## RECORDED INFORMATION

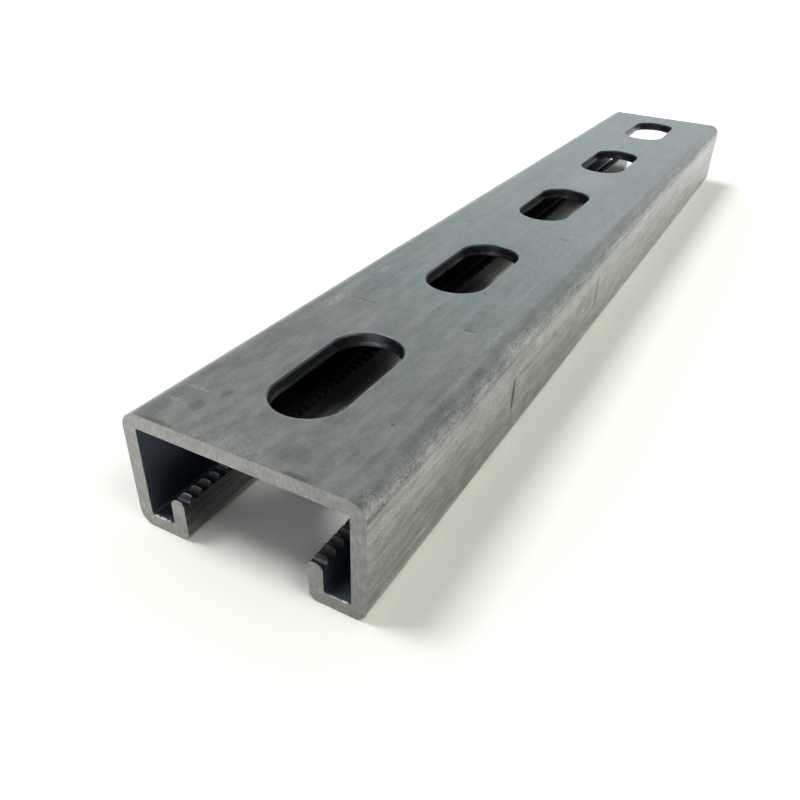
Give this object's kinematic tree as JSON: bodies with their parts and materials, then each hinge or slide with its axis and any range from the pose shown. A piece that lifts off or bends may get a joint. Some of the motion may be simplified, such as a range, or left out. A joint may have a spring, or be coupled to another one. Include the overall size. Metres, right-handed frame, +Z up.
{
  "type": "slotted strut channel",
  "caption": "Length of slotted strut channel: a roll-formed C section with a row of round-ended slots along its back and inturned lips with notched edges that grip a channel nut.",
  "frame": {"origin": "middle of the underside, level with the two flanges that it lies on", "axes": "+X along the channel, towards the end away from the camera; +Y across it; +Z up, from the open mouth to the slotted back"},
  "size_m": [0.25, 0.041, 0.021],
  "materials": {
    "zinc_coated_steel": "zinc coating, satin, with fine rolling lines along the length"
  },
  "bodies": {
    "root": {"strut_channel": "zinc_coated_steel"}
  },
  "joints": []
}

## WHAT YOU NEED TO DO
Using the listing, collect all lines in which the string "bodies" is found.

## RESPONSE TO THE EXERCISE
Give this object's kinematic tree as JSON: bodies with their parts and materials, then each hinge or slide with its axis and any range from the pose shown. A piece that lifts off or bends may get a joint. Some of the motion may be simplified, such as a range, or left out. A joint may have a spring, or be coupled to another one. Include the overall size. Metres, right-handed frame, +Z up.
  "bodies": {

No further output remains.